Compliance Management, Privacy

EFF urges court to find NSLs unconstitutional

In a case surely destined for the Supreme Court, the Electronic Frontier Foundation (EFF) took to the Ninth Circuit Court in San Francisco on Wednesday to defend a lower court's decision that a national security letter requesting customer information from a mobile provider is unconstitutional and to appeal rulings by two other courts supporting the enforcement of NSLs delivered to the same mobile provider and one other.

EFF, in a brief, called the issuance of the letters as it currently stands an “unprecedented grant of authority to the FBI” and said it “is unconstitutional on several grounds.”

In the first case, the provider originally challenged the initial NSL, which came with a permanent gag order which prevented the company from revealing the request or anything about it. Ever. A lower court ruled in the company's favor and deemed the letter as unconstitutional.

Yet a court ruled against the same company and one other when they subsequently challenged NSLs that they had received. In its brief, EFF claimed, “The statutes governing National Security Letters empower the FBI, without prior judicial authorization, to both demand customer records directly from Internet and telecommunication providers and to issue permanent gag orders that prevent the recipients from disclosing anything about the government's demand.”

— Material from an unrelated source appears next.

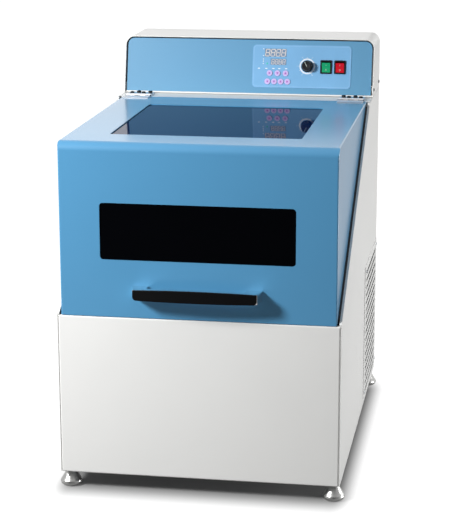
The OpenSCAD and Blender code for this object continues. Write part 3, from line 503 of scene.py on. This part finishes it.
@dataclass
class MeshWork:
    """Collects surfaces worked out with numpy, and makes one object of them.

    Attributes:
        name: Name of the object.
        face: The face that the flat and turned shapes stand on.
        points: Points in metres, one array for each shape.
        faces: Faces of all the shapes, which index the points.
        count: Number of points so far.
    """

    name: str
    face: Face = PANEL
    points: list[np.ndarray] = field(default_factory=list)
    faces: list[list[int]] = field(default_factory=list)
    count: int = 0

    def add(self, points: np.ndarray, faces: Iterable[Sequence[int]]) -> None:
        """Add points in metres, and faces that index them.

        Args:
            points: The points, in any grid.
            faces: Faces that count the points from nought.
        """
        flat = points.reshape(-1, 3)
        self.faces.extend([int(i) + self.count for i in face] for face in faces)
        self.points.append(flat)
        self.count += len(flat)

    def sheet(self, grid: np.ndarray, caps: bool = False) -> None:
        """Add rings of points as a surface of quadrilaterals.

        Each quadrilateral joins a point to its right, upper right and upper neighbours. The last
        column joins the first.

        Args:
            grid: Points in metres, rows by columns by three.
            caps: True to close the first and the last ring with a flat face.
        """
        rows, columns = grid.shape[:2]
        index = np.arange(rows * columns).reshape(rows, columns)
        right = np.roll(index, -1, 1)
        quads = np.stack([index[:-1], right[:-1], right[1:], index[1:]], -1)
        ends = [index[0, ::-1].tolist(), index[-1].tolist()] if caps else []
        self.add(grid, [*quads.reshape(-1, 4).tolist(), *ends])

    def plate(self, outline: Outline, low: float, high: float) -> None:
        """Add a flat plate on the face: an outline drawn from one height to another."""
        rings = [np.column_stack([outline, np.full(len(outline), w)]) for w in (low, high)]
        self.sheet(self.face.points(np.stack(rings)), caps=True)

    def washer(self, inner: Outline, outer: Outline, low: float, high: float) -> None:
        """Add a flat ring on the face between two outlines with as many points each.

        Args:
            inner: The inner outline.
            outer: The outer outline.
            low: Height of the lower face.
            high: Height of the upper face.
        """
        rings = [(outer, low), (outer, high), (inner, high), (inner, low), (outer, low)]
        grid = np.stack([np.column_stack([line, np.full(len(line), w)]) for line, w in rings])
        self.sheet(self.face.points(grid))

    def lathe(
        self, profile: np.ndarray, centre: Pair, steps: int, flutes: tuple[int, float] = (1, 0.0)
    ) -> None:
        """Add a turned piece on the face, closed by a flat cap at each end.

        A point is the centre plus the profile's radius, less a flute that is a cosine of the angle,
        times the cosine and sine of the angle. Its height is the profile's height.

        Args:
            profile: Rows of radius, height and share of the flutes' depth, from base to tip.
            centre: Axis of the piece on the face.
            steps: Steps round the axis.
            flutes: Number of flutes and their depth.
        """
        angle = np.arange(steps) * 2 * math.pi / steps
        cut = flutes[1] * (0.5 - 0.5 * np.cos(angle * flutes[0])) ** 2
        radius = profile[:, :1] - profile[:, 2:3] * cut[None, :]
        across = centre[0] + radius * np.cos(angle)
        along = centre[1] + radius * np.sin(angle)
        height = np.repeat(profile[:, 1:2], steps, 1)
        self.sheet(self.face.points(np.stack([across, along, height], -1)), caps=True)

    def mesh(self) -> bpy.types.Mesh:
        """Return the collected surfaces as one mesh.

        Returns:
            The mesh, named like the object.
        """
        mesh = bpy.data.meshes.new(self.name)
        mesh.from_pydata(np.concatenate(self.points).tolist(), [], self.faces)
        mesh.update()
        return mesh

    def build(self, body: str, finish: Finish, smooth: bool = False) -> bpy.types.Object:
        """Make the object, dress it and let it ride on a body.

        Args:
            body: The CAD body that carries the piece.
            finish: The piece's finish.
            smooth: True for a rounded piece.

        Returns:
            The finished object.
        """
        mesh = self.mesh()
        piece = show(self.name, mesh)
        mesh.shade_smooth() if smooth else mesh.shade_flat()
        finish.dress(piece)
        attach(piece, body)
        LOG.info("%s: %d faces on %s", self.name, len(mesh.polygons), body)
        return piece


@dataclass(frozen=True)
class Camera:
    """The studio's camera, placed by three angles.

    Attributes:
        eye: Its place in metres.
        azimuth: Degrees that it stands round to the right.
        elevation: Degrees that it looks down.
        roll: Degrees that it leans.
        lens: Focal length in millimetres.
        sensor: Long side of the sensor in millimetres.
        clip: Nearest and farthest distance that it sees, in metres.
    """

    eye: Triple = (0.594, -3.60605, 1.3018)
    azimuth: float = 9.496
    elevation: float = 14.174
    roll: float = -0.137
    lens: float = 119.73
    sensor: float = 36.0
    clip: Pair = (0.05, 200.0)

    def build(self) -> None:
        """Place the camera: it leans, then rises to its elevation, then goes round."""
        data = bpy.data.cameras.new("studio_camera")
        data.lens, data.sensor_width = self.lens, self.sensor
        data.clip_start, data.clip_end = self.clip
        camera = show("studio_camera", data)
        place = Matrix.Translation(self.eye)
        turns = (self.azimuth, "Z"), (90.0 - self.elevation, "X"), (self.roll, "Z")
        for degrees, axis in turns:
            place = place @ Matrix.Rotation(math.radians(degrees), 4, axis)
        camera.matrix_world = place
        bpy.context.scene.camera = camera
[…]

EFF praised earlier Second Circuit and district court rulings in the first case, saying they were correct that “the power to issue such gag orders” violates the First Amendment because “the FBI to directly impose content-based prior restraints on speech and then insulates that Executive action from any kind of meaningful judicial review.”

What's more, the governing statute allows the law enforcement agency “to acquire potentially First Amendment protected information from NSL recipients without any obligation for a court to 
evaluate whether such actions are warranted.”

While the letters are nothing new, addressing the parameters has become more urgent post-9/11. “Prior to the passage of the USA PATRIOT Act in 2001, NSL statutory Authority… was relatively limited in scope,” the brief said. 

The letters could only be issued by senior FBI officials and “only upon a self-certification that: ‘there are specific and articulable facts giving reason to believe that the person or entity to whom the information sought pertains is a foreign power or an agent of a foreign power ....'," the brief said.

But the Patriot Act expanded the authority to special agents in charge in any FBI field office and the relevant statute's reach beyond records “relevant to an authorized investigation to protect against international terrorism or clandestine intelligence activities." And self-certification was reduced from "specific and articulable" facts to any information “‘relevant' to an authorized investigation.”

The Wall Street Journal cites EFF legal fellow Andrew Crocker as optimistic the Supreme Court would hear the case. EFF just might prevail. It has some legal history on its side. 

In a recently issued media alert, the EFF said that long before Snowden revelations came to light, “EFF scored a major victory when a federal judge ordered the FBI to cease its practice of issuing NSLs — demands to telecommunication providers to provide information about their users that are not approved in advance by a judge.”

Some of the biggest technology firms “include NSLs as part of their transparency reports,” but typically the requests are revealed in “bands” of 250.